This package ease the processing of NCAR Catchement Attributes and Meteorlogy for Large-sample Studies (CAMELS) data using R using a set of USGS stream gages (here for more). This package offers a function for downloading the data automatically, are it can be downloaded at the following site:
CAMELS data: https://ral.ucar.edu/solutions/products/camels
671 small - medium size catchments over the contiguous US (CONUS) minimally impacted by human activities.
2 main type of daily time-series:
- Daily atmospheric forcing (source: Daymet, Maurer and NLDAS)
- Hydrologic reponse (source: USGS daily streamflow)
Attributes data (climatologies):
- topography
- climate
- streamflow
- land cover
- soil
- geology
code creating the data: https://github.com/naddor/camels
install.packages("devtools")
devtools::install_github("kylemonper/CamelsQuery")
- download CAMELS data remotely
- run and use the
extract_huc_data
function to query and visualize data from the CAMELS dataset - use the
get_sample_data
function to get usgs streamgauge data
library(CamelsQuery)
Data can be download manually from https://ral.ucar.edu/solutions/products/camels. This package requires that specifically the following be downloaded from there:
- 1.2 CAMELS time series meteorology, observed flow, meta data (.zip)
- 2.0 CAMELS Attributes (.zip)
alternatively the download_camels()
function can be used to automatically download and unzip the data into a folder of the user's choice
### specify new folder to be created
#~ note: this must be a nonexistant new folder within an already existing folder:
#~ here this is simply creating a camels_data folder within the users home directory
data_dir <- "~/CAMELS_data"
download_camels(data_dir)
- basin directory (basin_dir)
- This is the location of the
basin_data_public_v1p2
folder. From this directory you should be able to further navigate to desired daymet mean forcing data folders (labeled 01, 02, 03, etc) via : "~/home/basin_dataset_public_v1p2/basin_mean_forcing/daymet" , and the streamflow folders should be in: "~/home/basin_dataset_public_v1p2/usgs_streamflow" . This exact folder structure is required for the function to work properly (if you used the download function or downloaded from the correct locations mentioned above, this shouldn't be an issue)
- This is the location of the
- attribute directory (attr_dir)
- location of .txt files for data attributes (camels_clim.txt, camels_geol.txt, etc)
- huc ids (huc8_names)
- a vector of 8 digit huc 8 ids to be queried
##~ directories
basin_dir <- "~/CAMELS_data/basin_dataset_public_v1p2"

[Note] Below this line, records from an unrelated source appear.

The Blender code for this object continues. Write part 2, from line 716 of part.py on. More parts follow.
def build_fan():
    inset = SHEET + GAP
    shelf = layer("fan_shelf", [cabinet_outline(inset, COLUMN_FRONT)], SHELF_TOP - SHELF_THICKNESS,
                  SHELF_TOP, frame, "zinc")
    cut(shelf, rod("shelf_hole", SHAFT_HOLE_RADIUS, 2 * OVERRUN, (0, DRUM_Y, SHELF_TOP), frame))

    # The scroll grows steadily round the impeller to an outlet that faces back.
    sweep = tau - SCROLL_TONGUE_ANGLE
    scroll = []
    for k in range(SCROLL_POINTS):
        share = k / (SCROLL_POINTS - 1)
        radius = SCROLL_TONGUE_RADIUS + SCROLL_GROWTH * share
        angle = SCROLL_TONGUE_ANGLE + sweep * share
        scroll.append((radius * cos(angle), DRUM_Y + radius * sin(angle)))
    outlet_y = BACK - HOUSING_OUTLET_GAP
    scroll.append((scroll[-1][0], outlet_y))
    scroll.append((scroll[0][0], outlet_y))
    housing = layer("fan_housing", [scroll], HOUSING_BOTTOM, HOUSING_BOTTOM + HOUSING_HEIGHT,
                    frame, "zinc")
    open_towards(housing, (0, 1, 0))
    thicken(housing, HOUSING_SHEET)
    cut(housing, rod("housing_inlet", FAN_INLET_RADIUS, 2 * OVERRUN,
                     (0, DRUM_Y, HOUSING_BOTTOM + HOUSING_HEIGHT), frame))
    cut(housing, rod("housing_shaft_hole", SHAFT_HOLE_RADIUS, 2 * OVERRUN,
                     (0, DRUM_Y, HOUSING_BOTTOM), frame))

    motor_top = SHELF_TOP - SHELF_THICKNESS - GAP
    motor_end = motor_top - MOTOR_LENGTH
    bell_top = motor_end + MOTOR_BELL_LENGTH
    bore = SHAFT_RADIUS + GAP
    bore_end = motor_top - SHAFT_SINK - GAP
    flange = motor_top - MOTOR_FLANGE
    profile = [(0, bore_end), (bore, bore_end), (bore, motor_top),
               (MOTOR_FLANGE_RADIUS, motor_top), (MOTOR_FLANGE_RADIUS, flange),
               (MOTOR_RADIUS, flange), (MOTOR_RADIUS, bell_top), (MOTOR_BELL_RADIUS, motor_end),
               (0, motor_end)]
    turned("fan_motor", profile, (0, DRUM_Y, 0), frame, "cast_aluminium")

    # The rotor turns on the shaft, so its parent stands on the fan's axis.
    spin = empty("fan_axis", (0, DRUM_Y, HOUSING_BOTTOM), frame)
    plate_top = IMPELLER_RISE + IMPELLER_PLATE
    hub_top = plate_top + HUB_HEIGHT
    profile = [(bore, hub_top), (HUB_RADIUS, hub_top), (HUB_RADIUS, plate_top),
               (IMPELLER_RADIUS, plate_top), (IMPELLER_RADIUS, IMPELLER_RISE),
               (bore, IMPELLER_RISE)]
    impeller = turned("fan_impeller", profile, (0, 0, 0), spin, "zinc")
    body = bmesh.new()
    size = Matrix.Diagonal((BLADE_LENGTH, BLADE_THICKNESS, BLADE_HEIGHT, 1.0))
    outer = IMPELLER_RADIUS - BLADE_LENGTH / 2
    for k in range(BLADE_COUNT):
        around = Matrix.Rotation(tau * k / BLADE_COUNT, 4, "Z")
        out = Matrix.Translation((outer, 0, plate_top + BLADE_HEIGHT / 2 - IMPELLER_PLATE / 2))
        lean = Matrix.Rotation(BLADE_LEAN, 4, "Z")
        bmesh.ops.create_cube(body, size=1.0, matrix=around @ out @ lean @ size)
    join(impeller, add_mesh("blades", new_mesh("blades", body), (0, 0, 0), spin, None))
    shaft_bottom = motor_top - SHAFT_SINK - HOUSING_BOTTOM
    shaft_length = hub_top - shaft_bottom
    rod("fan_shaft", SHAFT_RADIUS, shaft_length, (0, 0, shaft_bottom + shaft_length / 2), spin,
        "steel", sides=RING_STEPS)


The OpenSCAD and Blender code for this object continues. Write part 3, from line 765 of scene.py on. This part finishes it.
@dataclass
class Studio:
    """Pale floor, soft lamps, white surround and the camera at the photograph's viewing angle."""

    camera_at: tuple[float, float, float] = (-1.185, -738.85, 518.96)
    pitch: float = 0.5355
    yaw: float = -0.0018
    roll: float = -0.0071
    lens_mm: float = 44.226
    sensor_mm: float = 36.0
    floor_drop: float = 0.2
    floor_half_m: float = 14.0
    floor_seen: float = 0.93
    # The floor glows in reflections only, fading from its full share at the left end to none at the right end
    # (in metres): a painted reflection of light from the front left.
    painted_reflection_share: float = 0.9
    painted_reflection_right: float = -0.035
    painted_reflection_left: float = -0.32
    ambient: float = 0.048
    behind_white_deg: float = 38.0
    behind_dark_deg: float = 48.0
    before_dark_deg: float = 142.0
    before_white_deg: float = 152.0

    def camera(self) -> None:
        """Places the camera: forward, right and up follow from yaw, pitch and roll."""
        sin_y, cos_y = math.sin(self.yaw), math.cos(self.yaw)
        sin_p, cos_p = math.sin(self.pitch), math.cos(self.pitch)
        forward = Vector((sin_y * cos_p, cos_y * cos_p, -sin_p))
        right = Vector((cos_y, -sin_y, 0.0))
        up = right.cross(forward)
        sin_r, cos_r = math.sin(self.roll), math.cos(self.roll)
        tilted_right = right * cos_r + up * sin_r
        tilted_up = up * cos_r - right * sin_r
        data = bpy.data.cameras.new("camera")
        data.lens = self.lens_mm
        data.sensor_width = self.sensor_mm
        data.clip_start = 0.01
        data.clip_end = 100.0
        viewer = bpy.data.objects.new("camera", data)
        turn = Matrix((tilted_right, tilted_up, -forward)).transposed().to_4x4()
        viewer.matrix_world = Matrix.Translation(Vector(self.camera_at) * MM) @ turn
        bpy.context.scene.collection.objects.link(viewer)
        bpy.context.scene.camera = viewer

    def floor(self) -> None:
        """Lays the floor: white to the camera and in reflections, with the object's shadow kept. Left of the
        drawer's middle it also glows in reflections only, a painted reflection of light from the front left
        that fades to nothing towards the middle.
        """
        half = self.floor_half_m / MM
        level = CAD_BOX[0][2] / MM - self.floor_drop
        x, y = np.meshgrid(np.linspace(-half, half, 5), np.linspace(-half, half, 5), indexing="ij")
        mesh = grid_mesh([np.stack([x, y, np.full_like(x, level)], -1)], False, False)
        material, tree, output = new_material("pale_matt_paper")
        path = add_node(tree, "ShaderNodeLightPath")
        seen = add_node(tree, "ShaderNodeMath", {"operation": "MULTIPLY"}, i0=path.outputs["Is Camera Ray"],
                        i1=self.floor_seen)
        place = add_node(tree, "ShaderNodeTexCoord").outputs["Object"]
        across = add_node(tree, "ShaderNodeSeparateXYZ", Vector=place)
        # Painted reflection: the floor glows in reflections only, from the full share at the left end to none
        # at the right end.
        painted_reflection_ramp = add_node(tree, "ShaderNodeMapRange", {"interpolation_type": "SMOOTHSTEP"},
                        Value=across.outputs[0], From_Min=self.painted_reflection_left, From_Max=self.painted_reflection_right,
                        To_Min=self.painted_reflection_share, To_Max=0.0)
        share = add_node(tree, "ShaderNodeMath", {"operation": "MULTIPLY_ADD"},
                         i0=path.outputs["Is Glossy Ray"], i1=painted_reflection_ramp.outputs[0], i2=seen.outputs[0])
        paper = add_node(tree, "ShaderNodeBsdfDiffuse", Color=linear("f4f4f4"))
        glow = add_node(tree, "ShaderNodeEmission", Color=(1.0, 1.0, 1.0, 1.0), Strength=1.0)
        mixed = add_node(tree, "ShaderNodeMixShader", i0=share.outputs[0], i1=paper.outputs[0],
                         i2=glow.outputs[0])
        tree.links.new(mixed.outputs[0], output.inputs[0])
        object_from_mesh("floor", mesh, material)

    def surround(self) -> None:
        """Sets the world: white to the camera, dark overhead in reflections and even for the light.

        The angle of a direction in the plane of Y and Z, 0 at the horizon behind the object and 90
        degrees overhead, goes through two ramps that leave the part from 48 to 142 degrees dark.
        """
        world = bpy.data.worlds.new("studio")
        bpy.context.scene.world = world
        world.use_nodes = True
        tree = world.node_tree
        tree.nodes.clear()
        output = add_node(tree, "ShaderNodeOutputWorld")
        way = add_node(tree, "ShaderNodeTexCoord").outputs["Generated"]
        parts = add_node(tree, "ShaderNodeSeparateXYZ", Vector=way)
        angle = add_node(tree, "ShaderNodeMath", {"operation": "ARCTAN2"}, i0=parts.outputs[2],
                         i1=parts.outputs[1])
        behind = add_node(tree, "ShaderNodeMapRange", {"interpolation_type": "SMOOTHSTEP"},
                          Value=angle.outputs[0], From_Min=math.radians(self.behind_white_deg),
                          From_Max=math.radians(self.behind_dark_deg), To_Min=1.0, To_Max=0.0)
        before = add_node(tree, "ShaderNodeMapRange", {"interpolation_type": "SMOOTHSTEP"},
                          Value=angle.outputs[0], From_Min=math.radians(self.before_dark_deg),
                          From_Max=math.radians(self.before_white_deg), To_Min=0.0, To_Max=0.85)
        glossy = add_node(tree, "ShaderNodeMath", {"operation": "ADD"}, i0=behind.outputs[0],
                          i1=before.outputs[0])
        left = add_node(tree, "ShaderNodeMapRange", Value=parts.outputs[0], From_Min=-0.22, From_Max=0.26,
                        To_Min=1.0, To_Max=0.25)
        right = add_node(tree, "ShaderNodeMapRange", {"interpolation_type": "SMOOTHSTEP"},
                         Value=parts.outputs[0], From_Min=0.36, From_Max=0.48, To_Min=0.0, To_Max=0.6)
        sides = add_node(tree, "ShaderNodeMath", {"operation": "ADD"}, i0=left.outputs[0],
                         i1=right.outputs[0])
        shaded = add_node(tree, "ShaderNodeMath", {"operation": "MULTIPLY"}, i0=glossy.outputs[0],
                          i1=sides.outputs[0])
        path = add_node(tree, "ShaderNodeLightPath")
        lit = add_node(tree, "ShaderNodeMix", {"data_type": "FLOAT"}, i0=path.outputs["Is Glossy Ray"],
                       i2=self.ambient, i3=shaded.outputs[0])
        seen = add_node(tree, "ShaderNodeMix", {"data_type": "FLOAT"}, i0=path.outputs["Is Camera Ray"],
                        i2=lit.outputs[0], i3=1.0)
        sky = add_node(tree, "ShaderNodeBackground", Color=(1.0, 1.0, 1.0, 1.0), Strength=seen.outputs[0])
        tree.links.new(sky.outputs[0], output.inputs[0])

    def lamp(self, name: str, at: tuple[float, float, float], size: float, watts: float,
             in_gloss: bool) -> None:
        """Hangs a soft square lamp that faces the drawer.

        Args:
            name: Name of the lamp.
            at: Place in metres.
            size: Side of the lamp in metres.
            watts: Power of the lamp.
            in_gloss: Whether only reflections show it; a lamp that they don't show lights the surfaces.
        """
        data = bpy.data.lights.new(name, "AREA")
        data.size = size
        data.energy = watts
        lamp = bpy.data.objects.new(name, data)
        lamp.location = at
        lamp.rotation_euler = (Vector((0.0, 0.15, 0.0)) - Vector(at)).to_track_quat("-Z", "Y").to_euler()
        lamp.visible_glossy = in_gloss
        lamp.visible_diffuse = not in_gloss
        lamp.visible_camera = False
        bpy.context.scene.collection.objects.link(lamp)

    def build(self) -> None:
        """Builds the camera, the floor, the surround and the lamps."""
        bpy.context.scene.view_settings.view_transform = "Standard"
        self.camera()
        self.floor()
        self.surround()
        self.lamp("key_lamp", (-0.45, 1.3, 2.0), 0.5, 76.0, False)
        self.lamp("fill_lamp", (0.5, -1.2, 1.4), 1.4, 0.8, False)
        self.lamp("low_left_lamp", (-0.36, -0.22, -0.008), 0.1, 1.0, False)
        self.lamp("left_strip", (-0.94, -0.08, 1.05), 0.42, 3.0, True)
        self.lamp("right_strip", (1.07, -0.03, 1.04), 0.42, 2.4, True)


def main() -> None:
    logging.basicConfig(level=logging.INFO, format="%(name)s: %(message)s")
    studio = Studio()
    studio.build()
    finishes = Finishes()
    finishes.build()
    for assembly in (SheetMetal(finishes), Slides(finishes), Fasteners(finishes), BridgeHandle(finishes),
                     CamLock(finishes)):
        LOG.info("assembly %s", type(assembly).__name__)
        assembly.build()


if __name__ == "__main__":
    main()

attr_dir <- "~/CAMELS_data/camels_attributes_v2.0"
##~ list of hucs to query (provided as a vector)
huc8_names <- c("01013500", "08269000", "10259200")
### run function
##~ this returns a named list object with 9 items
data <- extract_huc_data(basin_dir = basin_dir,
attr_dir = attr_dir,
huc8_names = huc8_names)
names(data)
## [1] "mean_forcing_daymet" "usgs_streamflow" "camels_clim"
## [4] "camels_geol" "camels_hydro" "camels_name"
## [7] "camels_soil" "camels_topo" "camels_vege"
mean_forcing <- data$mean_forcing_daymet
### an alternative using [[]] syntax:
##~ mean_forcing <- data[["mean_forcing_daymet"]]
## OR, because this is the first item in the list:
##~ mean_forcing <- data[[1]]
##this returns a tibble/data frame containing the mean forcing data
str(mean_forcing)
## Classes 'spec_tbl_df', 'tbl_df', 'tbl' and 'data.frame': 38352 obs. of 12 variables:
## $ ID : chr "01013500" "01013500" "01013500" "01013500" ...
## $ Year : num 1980 1980 1980 1980 1980 1980 1980 1980 1980 1980 ...
## $ Mnth : chr "01" "01" "01" "01" ...
## $ Day : chr "01" "02" "03" "04" ...
## $ Hr : num 12 12 12 12 12 12 12 12 12 12 ...
## $ dayl(s) : num 30173 30253 30344 30408 30413 ...
## $ prcp(mm/day): num 0 0 0 0 0 0 6.69 3.64 0 0 ...
## $ srad(W/m2) : num 153 145 147 146 170 ...
## $ swe(mm) : num 0 0 0 0 0 0 0 0 0 0 ...
## $ tmax(C) : num -6.54 -6.18 -9.89 -10.98 -11.29 ...
## $ tmin(C) : num -16.3 -15.2 -18.9 -19.8 -22.2 ...
## $ vp(Pa) : num 172 186 138 120 118 ...
## furthermore, we can see that each of the hucs we entered are present
unique(mean_forcing$ID)
## [1] "01013500" "08269000" "10259200"
library(ggplot2)
library(lubridate) # for dates
library(janitor) # clean column names
## first, rename huc ID's with location from camels_name, this isn't necessary, but makes for more informative labels
locs <- data[["camels_name"]]
names(locs)
## [1] "gauge_id" "huc_02" "gauge_name"
# clean column names
cleaned_forcing <- clean_names(mean_forcing)
## join data (by ID) to bring in gauge names
cleaned_names <- left_join(cleaned_forcing, locs, by = c("id" = "gauge_id"))
### turn year, month, day columns into single "date" column
mean_forcing_date <- cleaned_names %>%
## join columns, forcing into year, month, day format
mutate(date = ymd(paste(year, mnth, day, sep = "-")))
ggplot(mean_forcing_date, aes(date, prcp_mm_day)) +
geom_line() +
facet_wrap(~gauge_name)
The get_sample_data
is a user-friendly wrapper for a function from the USGS's dataRetrieval function to pull water quality data from selected stream gauges
## read in gauges of interest
gauges <- readr::read_csv("~/CAMELS_data/USGS_trial_sites.csv")
### dataRetrieval functions require sites to be named using an "Agency-Site#" format, this code reformats the trial sites csv into this format
#~ eg: "USGS-01073319""
gauges_new <- gauges %>%
mutate(renamed_site = paste(SiteAgency, "-", SiteNumber, sep = ""))
site_names <- gauges_new$renamed_site
sample_data <- get_sample_data(site_names)
## no sample data found for sites:
## USGS-01100500
## USGS-01100693
## USGS-04182950
## USGS-04182900
## USGS-04182830
## USGS-04181120
## USGS-04180988
## Warning in readNWISpCode(pcodes): The following
## pCodes seem mistyped, and no information was returned:
## 92687,93144,92266,92207,92472,92847,92793,92451
## look at nitrogen species for all sites over time
N_spp <- sample_data %>%
filter(CharacteristicName == "Nitrogen, mixed forms (NH3), (NH4), organic, (NO2) and (NO3)")
ggplot(N_spp, aes(x = ActivityStartDate, y = ResultMeasureValue, color = MonitoringLocationIdentifier)) +
geom_point()